这日,霍西照例五点半就到家了。最近这阵,他每天都在江墨然阴沉的脸色中,果断地五点准时下班,潇洒走人。他换好拖鞋,放好公文包,就直接往厨房里走,果然看到意怀凉在里面。
她正在试吃一个刚出炉的香芋蛋挞,吃完以后,舔了舔唇。一回头,她恰巧见到霍西,就笑着朝他招手。“阿西,你来得正好,快来尝尝味道如何?这还是我第一次尝试着做这种香芋口味的蛋挞呢!”
霍西眸色一深,松了松领带,走过去,一把抱住意怀凉,就直接吻了上去。他在她嘴里尝到甜丝丝的香芋味和淡淡的奶香味。“恩,味道好极了。”一吻结束后,他仍意犹未尽地把唇贴在意怀凉的耳朵边上,一面大手开始不规矩地往她的衣服里钻。“老婆,你好香。。。”
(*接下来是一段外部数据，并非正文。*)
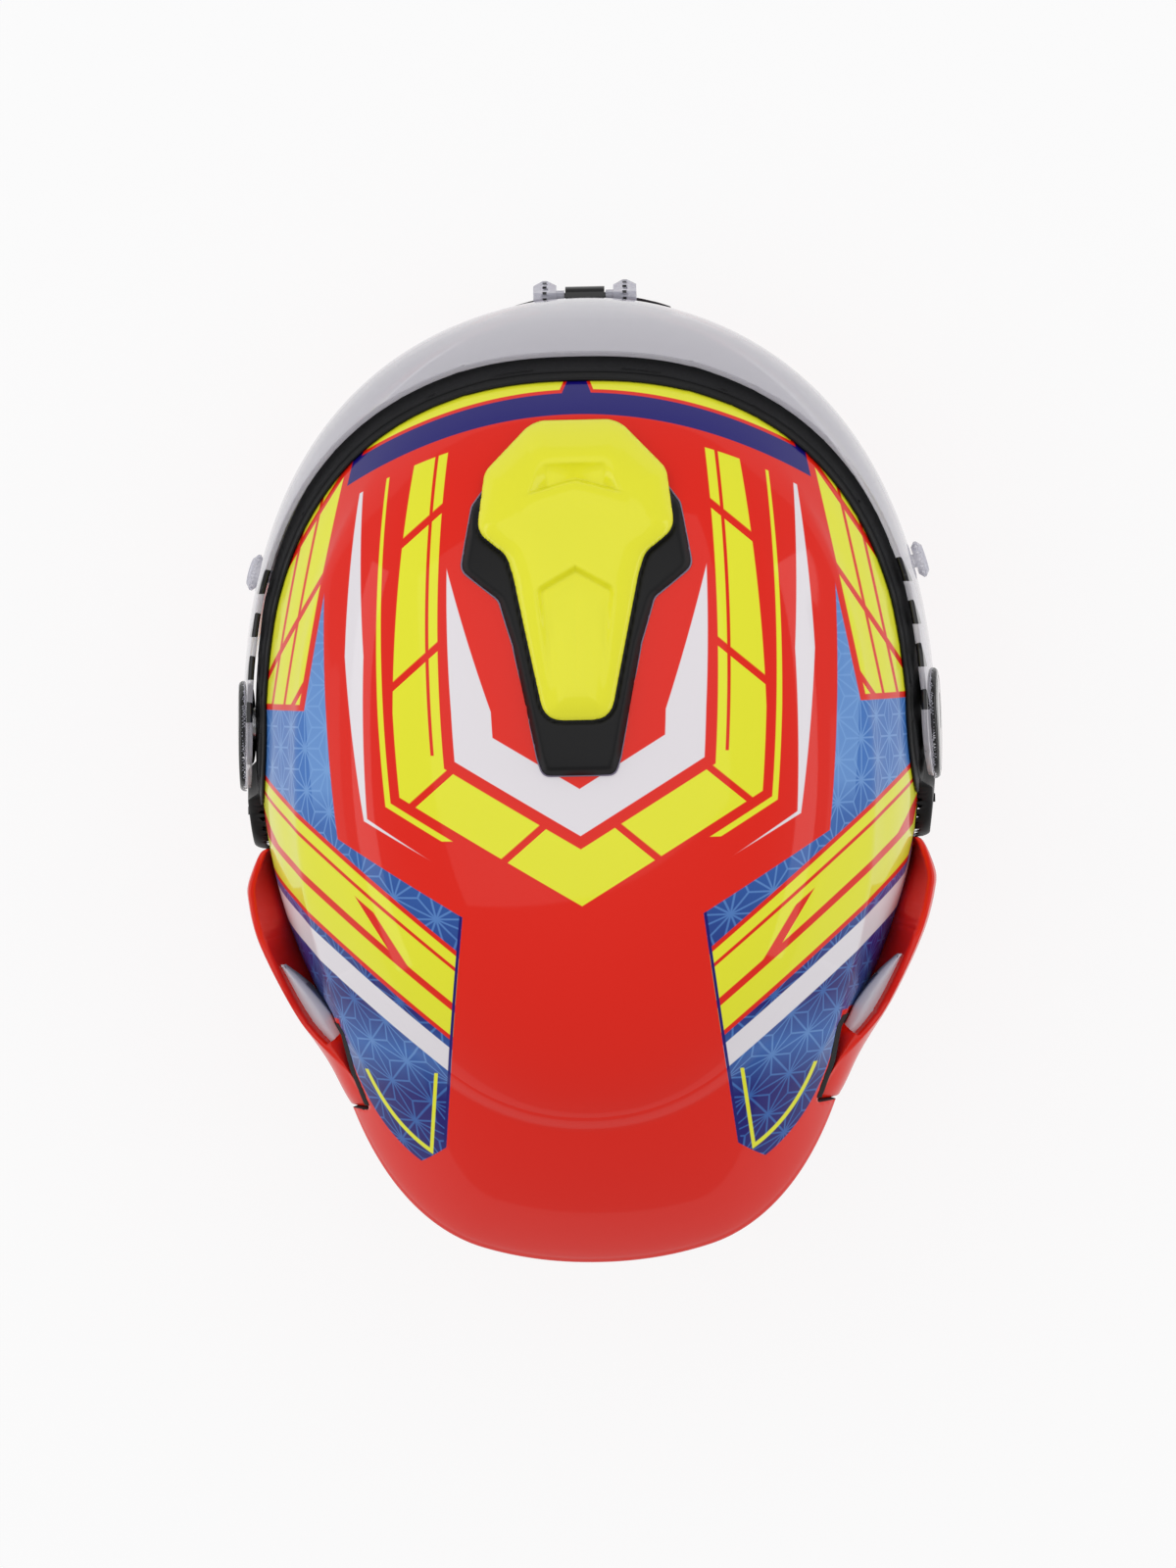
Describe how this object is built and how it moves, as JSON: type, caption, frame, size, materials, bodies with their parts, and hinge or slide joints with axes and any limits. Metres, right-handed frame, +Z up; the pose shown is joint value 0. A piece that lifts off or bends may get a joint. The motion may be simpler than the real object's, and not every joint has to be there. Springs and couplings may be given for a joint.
{
  "type": "full face motorcycle helmet",
  "caption": "Full face race helmet with a closed tinted visor, sliding crown vent, rear spoiler with side ducts, foam liner, pads and D-ring strap.",
  "frame": {"origin": "on the surface the helmet stands on, at the centre of its box in plan", "axes": "+Z up through the crown, -Y towards the face, X across the visor's pivots"},
  "size_m": [0.26, 0.364, 0.2652],
  "materials": {
    "shell_paint": "gloss",
    "red_paint": "gloss",
    "vent_paint": "gloss",
    "clear": "gloss",
    "hub_plastic": "satin",
    "black_gloss": "gloss",
    "black_plastic": "matte",
    "rubber": "matte",
    "white_plastic": "gloss",
    "foam": "matte",
    "liner": "matte",
    "metal": "satin",
    "steel": "satin",
    "webbing": "matte",
    "red_webbing": "matte"
  },
  "bodies": {
    "helmet": {"outer_shell": "shell_paint", "bottom_edge_trim": "rubber", "eye_port_gasket": "rubber", "lock_catch": "black_plastic", "side_plate_left": "black_plastic", "side_plate_right": "black_plastic", "pivot_post_left": "metal", "pivot_post_right": "metal", "pivot_cap_left": "black_gloss", "pivot_cap_right": "black_gloss", "top_vent_base": "black_plastic", "chin_vent_housing": "black_plastic", "chin_vent_grille": "black_plastic", "exhaust_grille_left": "black_plastic", "exhaust_grille_right": "black_plastic", "rear_spoiler": "red_paint", "rear_fin_left": "red_paint", "rear_fin_right": "red_paint", "duct_vane_left": "white_plastic", "duct_vane_right": "white_plastic", "crown_foam": "foam", "rear_foam_left": "foam", "rear_foam_right": "foam", "chin_foam": "foam", "crown_pad": "liner", "forehead_pad": "liner", "nape_pad": "liner", "temple_pad_left": "liner", "temple_pad_right": "liner", "cheek_pad_left": "liner", "cheek_pad_right": "liner", "neck_roll": "liner", "chin_curtain": "liner", "breath_deflector": "rubber", "strap_anchor_left": "steel", "strap_anchor_right": "steel", "strap_rivet_left": "steel", "strap_rivet_right": "steel", "strap_left": "webbing", "strap_right": "webbing", "strap_snap": "steel", "release_tab_left": "red_webbing", "release_tab_right": "red_webbing"},
    "visor": {"visor_skin": "clear", "visor_hub_left": "hub_plastic", "visor_hub_right": "hub_plastic", "tear_off_post_left": "clear", "tear_off_post_right": "clear", "lock_lug_left": "clear", "lock_lug_right": "clear"},
    "lock_bar": {"visor_lock_bar": "black_gloss"},
    "vent_cover": {"top_vent_cover": "vent_paint"},
    "chin_shutter": {"chin_vent_shutter": "black_plastic"},
    "release_left": {"visor_release_left": "black_plastic"},
    "release_right": {"visor_release_right": "black_plastic"},
    "ring_upper": {"d_ring_upper": "steel"},
    "ring_lower": {"d_ring_lower": "steel"}
  },
  "joints": [
    {"name": "visor_lift", "type": "hinge", "parent": "helmet", "child": "visor", "pos_m": [0, -0.0168, 0.142], "axis": [-1, 0, 0], "range_deg": [0, 50]},
    {"name": "visor_lock", "type": "hinge", "parent": "visor", "child": "lock_bar", "pos_m": [0, -0.175, 0.079], "axis": [-1, 0, 0], "range_deg": [0, 25], "stiffness_Nm_per_rad": 0.01},
    {"name": "top_vent_slide", "type": "hinge", "parent": "helmet", "child": "vent_cover", "pos_m": [0, -0.01343, 0.0824], "axis": [-1, 0, 0], "range_deg": [0, 4.51]},
    {"name": "chin_vent_slide", "type": "slide", "parent": "helmet", "child": "chin_shutter", "axis": [0, 0, 1], "range_m": [0, 0.008]},
    {"name": "release_slide_left", "type": "slide", "parent": "helmet", "child": "release_left", "axis": [0, 1, 0], "range_m": [0, 0.003], "stiffness_N_per_m": 60},
    {"name": "release_slide_right", "type": "slide", "parent": "helmet", "child": "release_right", "axis": [0, 1, 0], "range_m": [0, 0.003], "stiffness_N_per_m": 60},
    {"name": "ring_upper_swing", "type": "hinge", "parent": "helmet", "child": "ring_upper", "pos_m": [0.02, -0.0348, 0.025], "axis": [0, 1, 0], "range_deg": [0, 60]},
    {"name": "ring_lower_swing", "type": "hinge", "parent": "helmet", "child": "ring_lower", "pos_m": [0.02, -0.0348, 0.017], "axis": [0, -1, 0], "range_deg": [0, 35]}
  ]
}
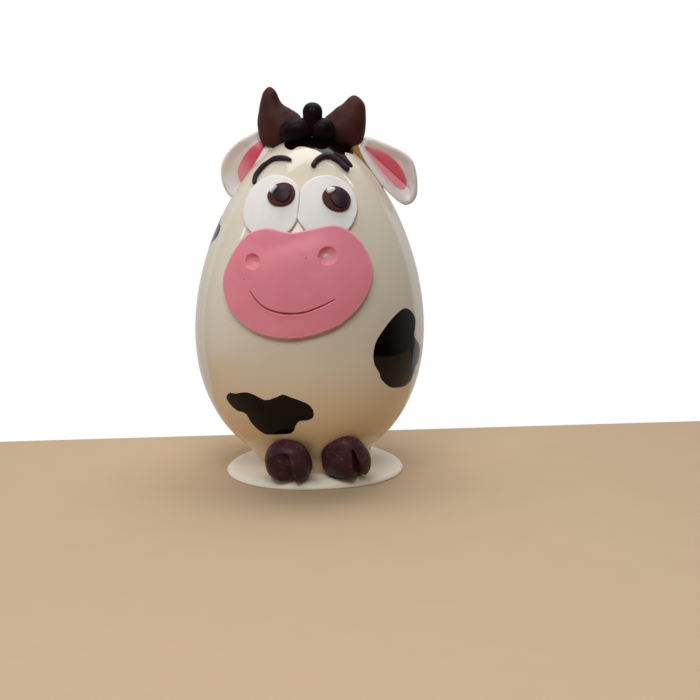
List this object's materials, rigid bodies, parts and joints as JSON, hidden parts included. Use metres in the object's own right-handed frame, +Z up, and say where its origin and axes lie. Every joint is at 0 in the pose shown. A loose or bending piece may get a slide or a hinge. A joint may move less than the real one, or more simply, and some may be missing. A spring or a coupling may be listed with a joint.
{
  "type": "chocolate egg",
  "caption": "Standing white chocolate Easter egg dressed as a cow, with horns, ears, eyes, muzzle and hooves of modelling paste, on a poured foot.",
  "frame": {"origin": "centre of the egg's axis on the flat underside of the poured foot, which rests on the table", "axes": "+Z up along the egg's axis, -Y the way the cow looks, +X to the cow's left"},
  "size_m": [0.15, 0.1533, 0.2506],
  "materials": {
    "white_chocolate": "glossy moulded white chocolate, cream",
    "poured_chocolate": "poured white chocolate, satin, slightly grey-cream",
    "dark_chocolate": "glossy dark chocolate, almost black",
    "pink_paste": "rolled pink sugar paste, satin",
    "rose_paste": "deep rose sugar paste, satin",
    "white_paste": "rolled white sugar paste, matt",
    "iris_paste": "reddish brown modelling paste, satin",
    "dark_paste": "dark aubergine modelling paste, satin",
    "horn_paste": "brown modelling paste, satin",
    "hoof_paste": "purple-brown modelling paste, satin, mottled"
  },
  "bodies": {
    "root": {"egg_shell": "white_chocolate", "foot": "poured_chocolate", "marking_front": "dark_chocolate", "marking_left": "dark_chocolate", "marking_right": "dark_chocolate", "marking_back": "dark_chocolate", "marking_crown": "dark_chocolate", "muzzle": "pink_paste", "eye_white_right": "white_paste", "eye_white_left": "white_paste", "iris_right": "iris_paste", "iris_left": "iris_paste", "pupil_right": "dark_paste", "pupil_left": "dark_paste", "glint_right": "white_paste", "glint_left": "white_paste", "brow_right": "dark_paste", "brow_left": "dark_paste", "hoof_right": "hoof_paste", "hoof_left": "hoof_paste", "tuft_right": "dark_paste", "tuft_left": "dark_paste", "tuft_top": "dark_paste", "horn_right": "horn_paste", "horn_left": "horn_paste", "ear_right": "white_paste", "ear_right_lining": "rose_paste", "ear_left": "white_paste", "ear_left_lining": "rose_paste"}
  },
  "joints": []
}
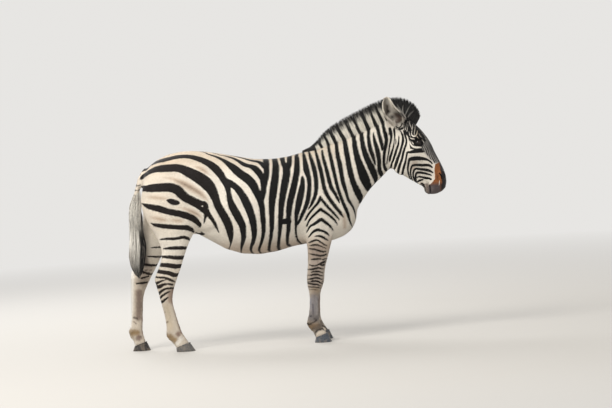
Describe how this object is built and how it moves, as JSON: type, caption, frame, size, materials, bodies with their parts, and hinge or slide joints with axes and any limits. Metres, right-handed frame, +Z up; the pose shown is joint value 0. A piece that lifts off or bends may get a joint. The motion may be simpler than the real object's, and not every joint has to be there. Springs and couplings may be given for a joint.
{
  "type": "zebra",
  "caption": "Life-size plains zebra standing still, striped all over, with an upright mane and a tufted tail.",
  "frame": {"origin": "on the floor, under the middle of the animal's length and width", "axes": "+X towards the head, +Y towards the animal's left, +Z up"},
  "size_m": [2.24, 0.532, 1.6232],
  "materials": {
    "coat": "short flat hair over hide, cream with black stripes",
    "hair": "coarse long hair",
    "hoof": "dull horn with growth rings",
    "eye": "wet and dark"
  },
  "bodies": {
    "root": {"head": "coat", "neck": "coat", "trunk": "coat", "tail_dock": "coat", "ear_left": "coat", "ear_right": "coat", "leg_fore_left_upper": "coat", "leg_fore_left_lower": "coat", "leg_fore_right_upper": "coat", "leg_fore_right_lower": "coat", "leg_hind_left_upper": "coat", "leg_hind_left_lower": "coat", "leg_hind_right_upper": "coat", "leg_hind_right_lower": "coat", "mane": "hair", "tail_switch": "hair", "hoof_fore_left": "hoof", "hoof_fore_right": "hoof", "hoof_hind_left": "hoof", "hoof_hind_right": "hoof", "eye_left": "eye", "eye_right": "eye"}
  },
  "joints": []
}
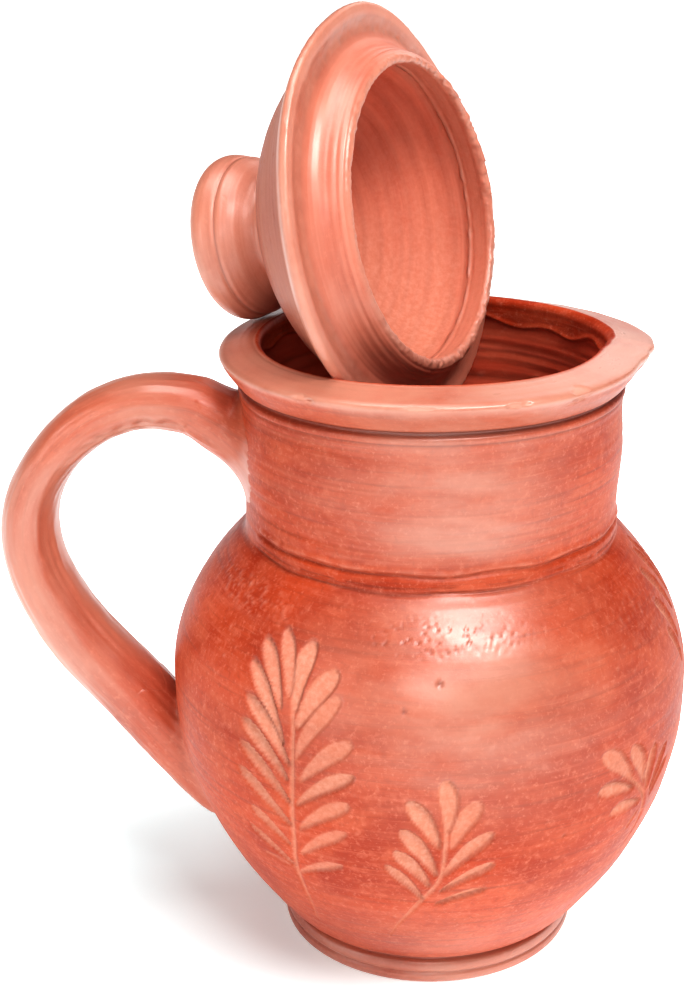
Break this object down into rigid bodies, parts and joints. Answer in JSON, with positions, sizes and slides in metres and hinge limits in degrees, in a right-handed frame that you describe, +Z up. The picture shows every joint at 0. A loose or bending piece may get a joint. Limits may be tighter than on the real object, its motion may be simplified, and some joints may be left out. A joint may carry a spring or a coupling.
{
  "type": "lidded water jug",
  "caption": "Round-bellied terracotta water jug with a pinched spout, a looped strap handle and a loose knobbed lid stood on edge in its mouth.",
  "frame": {"origin": "on the jug's turning axis, in the flat plane of its foot", "axes": "+Z up along the jug's turning axis, +X towards the spout, -X towards the handle, +Y to the back of the jug as pictured"},
  "size_m": [0.2011, 0.15, 0.271],
  "materials": {
    "burnished_clay": "terracotta with a burnished red slip, satin",
    "bare_clay": "fired terracotta, thinner and paler slip, satin"
  },
  "bodies": {
    "jug": {"foot": "burnished_clay", "belly": "burnished_clay", "neck": "burnished_clay", "rim": "burnished_clay", "handle": "burnished_clay", "upper_lute": "burnished_clay", "lower_lute": "burnished_clay"},
    "lid": {"lid_dome": "burnished_clay", "lid_collar": "bare_clay", "lid_knob": "burnished_clay"}
  },
  "joints": [
    {"name": "lid_lift", "type": "slide", "parent": "jug", "child": "lid", "axis": [0, 0, 1], "range_m": [0, 0.16]}
  ]
}
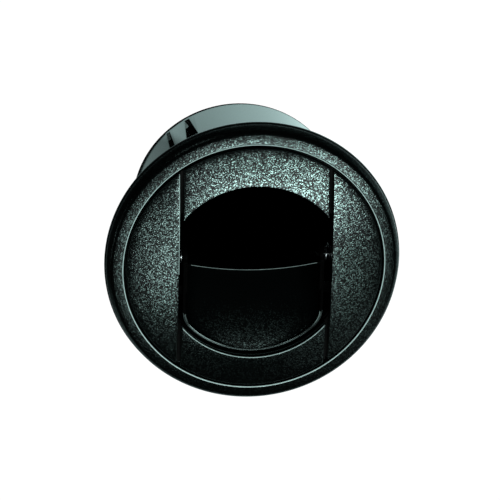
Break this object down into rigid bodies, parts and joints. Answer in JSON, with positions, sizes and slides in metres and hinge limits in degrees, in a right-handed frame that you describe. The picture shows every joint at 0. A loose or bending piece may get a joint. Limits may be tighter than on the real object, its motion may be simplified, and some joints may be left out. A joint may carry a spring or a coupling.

霍西说话的热气全呵在意怀凉的耳朵里,她怕痒地咯咯笑着往后躲。可她越要躲,霍西就越要趁胜追击。她一直退到身后的料理台前,直到脊椎尾骨“砰”地撞上去了,才知道退无可退。
意怀凉“哎哟”一声,霍西忙把她抓过来,圈在自己胸前替她揉。“让我看看,有没有撞坏?”他说着,就动手去撩她的衣服。意怀凉的针织薄毛衣里面,是一件居家衬衫。两件衣服都是开衫,均被霍西三两下就轻而易举地解开了。接着,他一个顺手,把她的长裤也给褪了个干净。霍西的手掌摸到她腰椎底下突起的小骨头上,越揉越不对劲,越揉。。。两个人的身上就越热。
“有点红,我再揉揉。。。”霍西干脆把意怀凉提起来,抱到流理台上。其实,他的心里早就在使坏,嘴上却还要义正严词。他把自己的衣服也脱了,将头拱在她的胸前亲她。手掌也从她的后腰,移到她的小腹上,又捏?